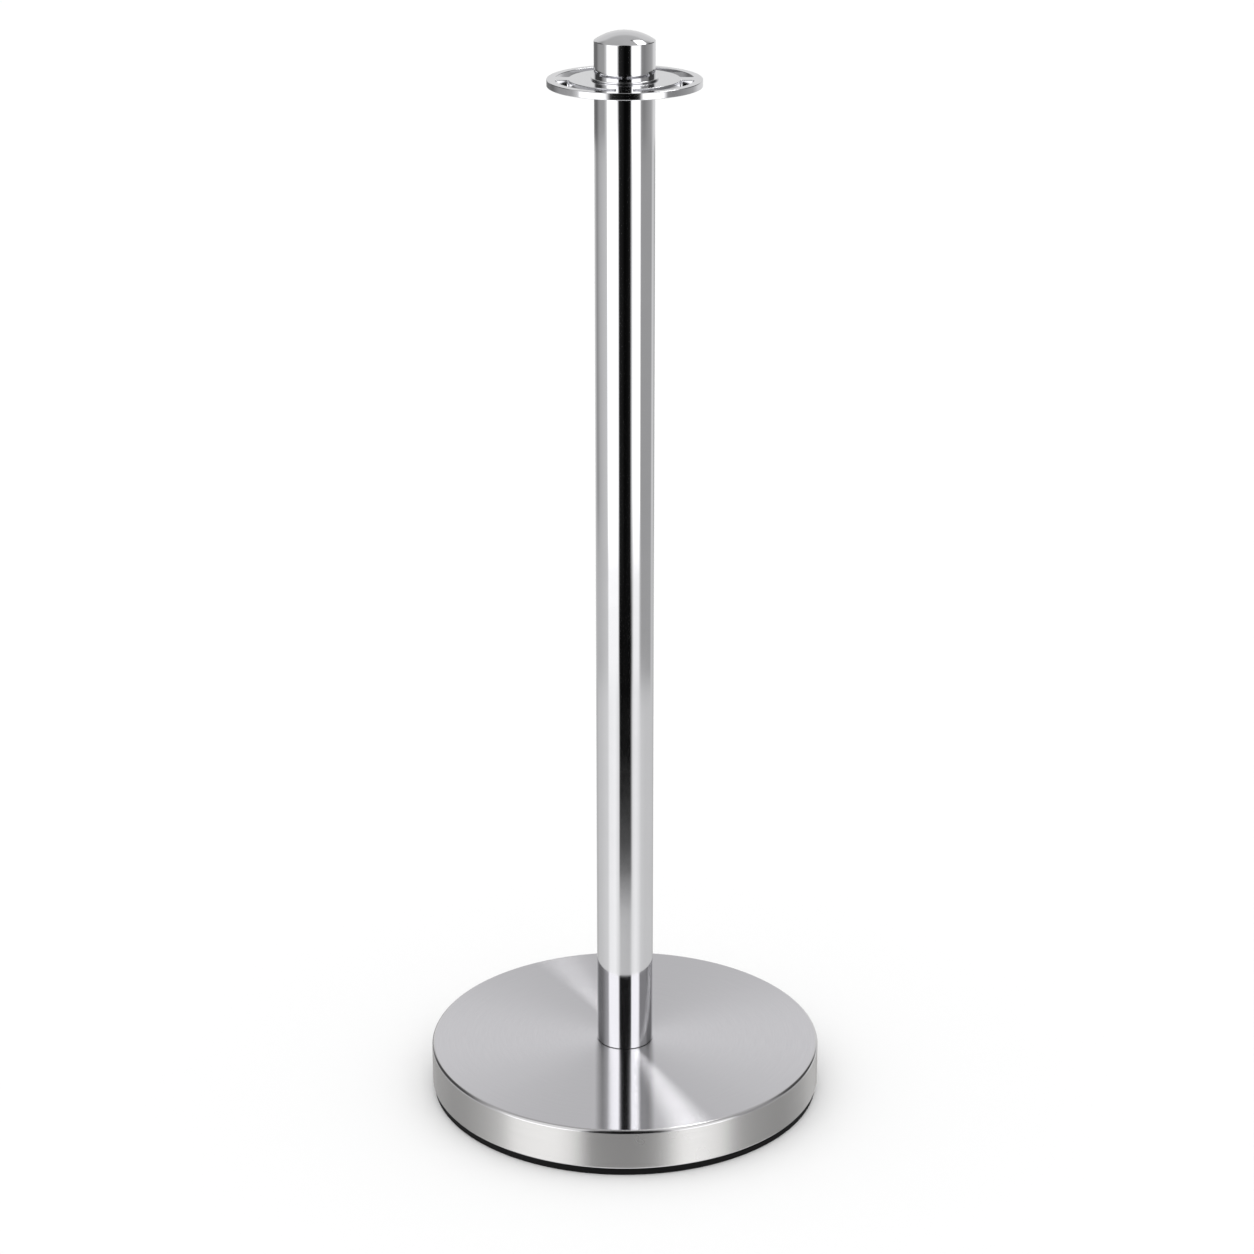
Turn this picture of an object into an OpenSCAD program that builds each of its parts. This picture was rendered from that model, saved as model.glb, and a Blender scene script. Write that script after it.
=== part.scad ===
// Rope barrier stanchion: a weighted round base, a tubular pole, a slotted
// ring plate that takes the rope hooks, and a domed screw cap.
// Origin: centre of the base at floor level, +Z up along the pole.

/* [Base] */
// Outer diameter of the cover
base_d = 354.6; // [320:0.2:400]
// Height of the cover's flat top above the floor
base_top_z = 44.4; // [42:0.2:56]
// Sheet thickness of the cover
cover_wall = 1; // [0.6:0.1:1.4]
// Radius of the cover's top edge
cover_edge_r = 3; // [2:0.5:5]
// Height of rubber that shows below the cover
rubber_show = 6.7; // [5:0.1:7]
// How far the rubber stands in from the cover's side
rubber_inset = 1.5; // [0.5:0.1:2.5]

/* [Pole] */
// Outer diameter of the pole
pole_d = 50.8; // [50:0.2:52]
// Wall thickness of the pole
pole_wall = 1.2; // [1:0.1:1.5]
// Height of the pole's top end above the floor
pole_top_z = 922.2; // [800:0.2:1000]
// Thickness of the gasket under the pole's foot
gasket_t = 0.6; // [0.4:0.1:1]

/* [Ring plate] */
// Outer diameter of the ring plate
plate_d = 129.6; // [126:0.2:140]
// Thickness of the ring plate
plate_t = 6; // [5:0.5:8]
// Inner radius of the rope slots
slot_in_r = 46.7; // [42:0.1:48]
// Outer radius of the rope slots
slot_out_r = 58; // [56:0.1:59]
// Width of the bridges between the slots
bridge_w = 14; // [10:0.5:18]
// Corner radius of the slots
slot_corner_r = 2; // [1:0.5:3]
// Radius of the plate's broken edges
plate_edge_r = 0.7; // [0.3:0.1:1]

/* [Cap] */
// Outer diameter of the cap
cap_d = 51.2; // [51:0.1:52]
// Height of the cap's straight side
cap_side_h = 29.9; // [28:0.1:36]
// Rise of the dome above the straight side
cap_rise = 8.2; // [7:0.1:10]
// Wall thickness of the cap
cap_wall = 1.2; // [1:0.1:1.4]
// Radius of the cap's shoulder
shoulder_r = 1; // [0.5:0.1:1.5]
// Outer diameter of the collar under the cap
collar_d = 56.4; // [55:0.2:58]
// Thickness of the collar
collar_t = 1.6; // [1.5:0.1:2]

/* [Screws] */
// Diameter of the base bolt
bolt_d = 12; // [12:1:12]
// Length of the base bolt under its head
bolt_l = 50; // [50:1:55]
// Diameter of the head stud
stud_d = 10; // [10:1:10]
// Length of the head stud
stud_l = 50; // [48:1:52]

/* [Hidden] */
$fn = 96;

// Gaps: a running fit, a loose fit, and the overshoot of a cutting shape
fit = 0.05;
loose = 0.3;
over = 1;

// Base, from the outside in
base_r = base_d / 2;
cover_in_r = base_r - cover_wall;
hem_w = 3;
rubber_r = base_r - rubber_inset;
rubber_in_r = base_r - 17;
rubber_lock_h = 4;
rubber_foot_r = 1.2;
rubber_neck_z = rubber_show + cover_wall + 0.2;
rubber_top_z = rubber_neck_z + rubber_lock_h;
weight_r = cover_in_r - over;
weight_foot_z = 4;
weight_edge_r = cover_edge_r + over;
weight_top_z = base_top_z - cover_wall;
recess_r = 30;
seat_z = 20;
core_bore_r = bolt_d / 2 + 1;
core_sleeve_r = core_bore_r + 2;

// Base bolt and its washers, hanging under the seat
clamp_r = 27;
clamp_t = 3;
spring_r = bolt_d / 2 + 4.2;
spring_t = 2.5;
spring_gap_a = 10;
bolt_hole_r = bolt_d / 2 + 0.6;
head_across = 18;
head_h = 7.5;
head_top_z = seat_z - clamp_t - spring_t;
thread_point = 1.2;

// Pole, its plugs and the neck on which the ring plate turns
pole_r = pole_d / 2;
pole_in_r = pole_r - pole_wall;
pole_foot_z = base_top_z + gasket_t;
plug_h = 20;
plug_r = pole_in_r - fit;
stud_r = stud_d / 2;
stud_foot_z = pole_top_z - plug_h + over;
nut_across = 17;
nut_h = 5;
neck_r = 15;
neck_in_r = 10.5;
neck_over = 0.4;
thrust_t = 1;
thrust_r = pole_r - 0.5;

// Ring plate
plate_r = plate_d / 2;
plate_z = pole_top_z + thrust_t;
plate_top_z = plate_z + plate_t;
bush_r = 18;
neck_top_z = plate_top_z + neck_over;

// Collar and cap
collar_r = collar_d / 2;
collar_in_r = neck_r + 0.4;
collar_edge_r = 0.6;
pocket_r = 24.2;
pocket_h = 0.8;
collar_top_z = plate_top_z + collar_t;
cap_r = cap_d / 2;
cap_in_r = cap_r - cap_wall;
lip_r = cap_in_r - loose;
lip_w = 1.5;
lip_h = 0.6;
dome_r = (cap_r * cap_r + cap_rise * cap_rise) / (2 * cap_rise);
dome_z = collar_top_z + cap_side_h + cap_rise - dome_r;
inner_shoulder_r = 0.3;
boss_r = 13;
boss_bore_h = stud_foot_z + stud_l - neck_top_z + over;
boss_h = boss_bore_h + 2.5;
disc_z = collar_top_z + lip_h + 0.2;
disc_t = 3;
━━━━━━
▶ [WHAT IS REQUIRED]:
Please restate the whole listing word for word.

▶ [ANSWER FOR THIS EXERCISE]:
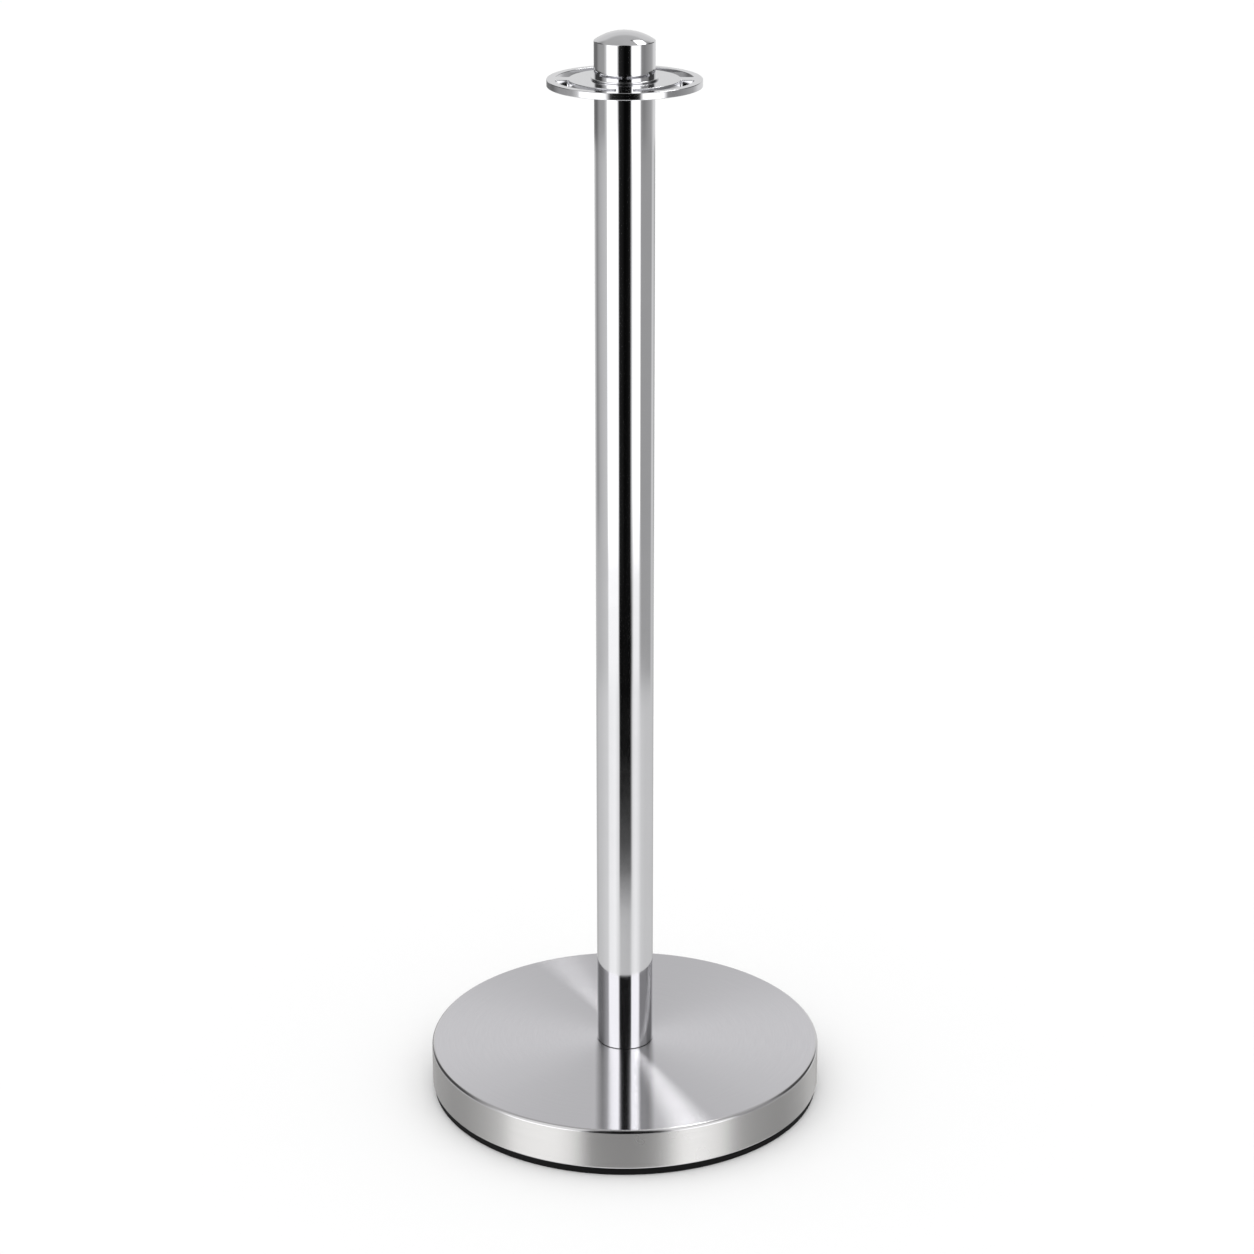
Turn this picture of an object into an OpenSCAD program that builds each of its parts. This picture was rendered from that model, saved as model.glb, and a Blender scene script. Write that script after it.
=== part.scad ===
// Rope barrier stanchion: a weighted round base, a tubular pole, a slotted
// ring plate that takes the rope hooks, and a domed screw cap.
// Origin: centre of the base at floor level, +Z up along the pole.

/* [Base] */
// Outer diameter of the cover
base_d = 354.6; // [320:0.2:400]
// Height of the cover's flat top above the floor
base_top_z = 44.4; // [42:0.2:56]
// Sheet thickness of the cover
cover_wall = 1; // [0.6:0.1:1.4]
// Radius of the cover's top edge
cover_edge_r = 3; // [2:0.5:5]
// Height of rubber that shows below the cover
rubber_show = 6.7; // [5:0.1:7]
// How far the rubber stands in from the cover's side
rubber_inset = 1.5; // [0.5:0.1:2.5]

/* [Pole] */
// Outer diameter of the pole
pole_d = 50.8; // [50:0.2:52]
// Wall thickness of the pole
pole_wall = 1.2; // [1:0.1:1.5]
// Height of the pole's top end above the floor
pole_top_z = 922.2; // [800:0.2:1000]
// Thickness of the gasket under the pole's foot
gasket_t = 0.6; // [0.4:0.1:1]

/* [Ring plate] */
// Outer diameter of the ring plate
plate_d = 129.6; // [126:0.2:140]
// Thickness of the ring plate
plate_t = 6; // [5:0.5:8]
// Inner radius of the rope slots
slot_in_r = 46.7; // [42:0.1:48]
// Outer radius of the rope slots
slot_out_r = 58; // [56:0.1:59]
// Width of the bridges between the slots
bridge_w = 14; // [10:0.5:18]
// Corner radius of the slots
slot_corner_r = 2; // [1:0.5:3]
// Radius of the plate's broken edges
plate_edge_r = 0.7; // [0.3:0.1:1]

/* [Cap] */
// Outer diameter of the cap
cap_d = 51.2; // [51:0.1:52]
// Height of the cap's straight side
cap_side_h = 29.9; // [28:0.1:36]
// Rise of the dome above the straight side
cap_rise = 8.2; // [7:0.1:10]
// Wall thickness of the cap
cap_wall = 1.2; // [1:0.1:1.4]
// Radius of the cap's shoulder
shoulder_r = 1; // [0.5:0.1:1.5]
// Outer diameter of the collar under the cap
collar_d = 56.4; // [55:0.2:58]
// Thickness of the collar
collar_t = 1.6; // [1.5:0.1:2]

/* [Screws] */
// Diameter of the base bolt
bolt_d = 12; // [12:1:12]
// Length of the base bolt under its head
bolt_l = 50; // [50:1:55]
// Diameter of the head stud
stud_d = 10; // [10:1:10]
// Length of the head stud
stud_l = 50; // [48:1:52]

/* [Hidden] */
$fn = 96;

// Gaps: a running fit, a loose fit, and the overshoot of a cutting shape
fit = 0.05;
loose = 0.3;
over = 1;

// Base, from the outside in
base_r = base_d / 2;
cover_in_r = base_r - cover_wall;
hem_w = 3;
rubber_r = base_r - rubber_inset;
rubber_in_r = base_r - 17;
rubber_lock_h = 4;
rubber_foot_r = 1.2;
rubber_neck_z = rubber_show + cover_wall + 0.2;
rubber_top_z = rubber_neck_z + rubber_lock_h;
weight_r = cover_in_r - over;
weight_foot_z = 4;
weight_edge_r = cover_edge_r + over;
weight_top_z = base_top_z - cover_wall;
recess_r = 30;
seat_z = 20;
core_bore_r = bolt_d / 2 + 1;
core_sleeve_r = core_bore_r + 2;

// Base bolt and its washers, hanging under the seat
clamp_r = 27;
clamp_t = 3;
spring_r = bolt_d / 2 + 4.2;
spring_t = 2.5;
spring_gap_a = 10;
bolt_hole_r = bolt_d / 2 + 0.6;
head_across = 18;
head_h = 7.5;
head_top_z = seat_z - clamp_t - spring_t;
thread_point = 1.2;

// Pole, its plugs and the neck on which the ring plate turns
pole_r = pole_d / 2;
pole_in_r = pole_r - pole_wall;
pole_foot_z = base_top_z + gasket_t;
plug_h = 20;
plug_r = pole_in_r - fit;
stud_r = stud_d / 2;
stud_foot_z = pole_top_z - plug_h + over;
nut_across = 17;
nut_h = 5;
neck_r = 15;
neck_in_r = 10.5;
neck_over = 0.4;
thrust_t = 1;
thrust_r = pole_r - 0.5;

// Ring plate
plate_r = plate_d / 2;
plate_z = pole_top_z + thrust_t;
plate_top_z = plate_z + plate_t;
bush_r = 18;
neck_top_z = plate_top_z + neck_over;

// Collar and cap
collar_r = collar_d / 2;
collar_in_r = neck_r + 0.4;
collar_edge_r = 0.6;
pocket_r = 24.2;
pocket_h = 0.8;
collar_top_z = plate_top_z + collar_t;
cap_r = cap_d / 2;
cap_in_r = cap_r - cap_wall;
lip_r = cap_in_r - loose;
lip_w = 1.5;
lip_h = 0.6;
dome_r = (cap_r * cap_r + cap_rise * cap_rise) / (2 * cap_rise);
dome_z = collar_top_z + cap_side_h + cap_rise - dome_r;
inner_shoulder_r = 0.3;
boss_r = 13;
boss_bore_h = stud_foot_z + stud_l - neck_top_z + over;
boss_h = boss_bore_h + 2.5;
disc_z = collar_top_z + lip_h + 0.2;
disc_t = 3;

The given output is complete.